Beitrag von nanograinger »

Aristipp hat geschrieben:
Aristipp hat geschrieben:
Alexandra hat geschrieben: Heute kam mir allerdings die Idee, ob da nicht eventuell eine Art auktoriale Perspektive innerhalb der personalen Erzählsituation nachweisen könnte - werde es mal beobachten. Ist eine ziemlich gewagte Idee.
Überhaupt nicht gewagt. Betrachte die Sache einfach als einen mehrdimensionalen Raum, dann ist der Schluss, dass CM - und nicht nur er - zwar die Personale Perspektive nutzt, dabei aber extensiv auf die Methoden des auktorialen Erzählers zurückgreift (es gibt da eine ganze Reihe von Formulierungen bei ihm, die genau auf diesen verweisen) doch nur nahe liegend.
..
(es gibt da eine ganze Reihe von Formulierungen bei ihm, die genau auf diesen verweisen)
...
Für die Erzählperspektiven bedeutet das, dass ich mich gar nicht dafür interessiere, wo ein Buch zu verorten ist, sondern dafür, wie ein Autor erzählt (hat). Damit möchte ich, was denn Kant geschuldet ist, von den was- Fragen wegkommen und mich den wie-Fragen nähern, die ein mehr Erkenntnis liefern können.
Erst mal danke für dein interessantes Posting, dass vieles, was in diesem Thread diskutiert worden ist, zusammenfasst, illustriert und auch erweitert.

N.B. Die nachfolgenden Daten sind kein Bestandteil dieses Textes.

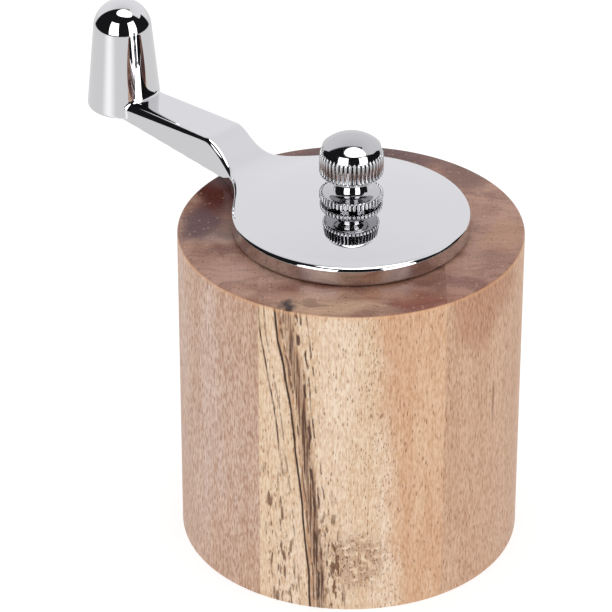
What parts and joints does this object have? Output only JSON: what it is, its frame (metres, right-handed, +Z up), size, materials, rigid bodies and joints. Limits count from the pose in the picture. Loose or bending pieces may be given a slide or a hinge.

Ich glaube nicht, dass irgendeiner der hiesigen Foristen an der Verortung eines PR-Romans nach Schema Stanzel, Genette oder wem auch immer interessiert ist. Aber natürlich gehen die Begrifflichkeiten, mit denen man die "Wie"-Fragen fassen kann, und die auch du verwendest, auf diese Leute zurück. Und es ist in einer Analyse eines Textes (z.B. eines Kapitels) schon vernünftig sein, zunächst eine grobe Klassifikation der Erzählperspektive zu machen, um davon ausgehend dann die "Brüche" dieser Perspektive zu bestimmen. Ob die Anwesenheit solcher "Brüche" etwas über die Qualiltät des Textes aussagen, darüber kann man dann genüsslich streiten.
Aristipp hat geschrieben: Ansonsten gehe ich davon aus, dass es mindestens drei Dimensionen gibt, auf denen sich Erzählungen verorten lassen; womöglich sind es auch mehr und womöglich werden es noch mehr. Die Literatur wandelt sich ja auch.
Die erste Dimension ist die des auktorialen Erzählens, ....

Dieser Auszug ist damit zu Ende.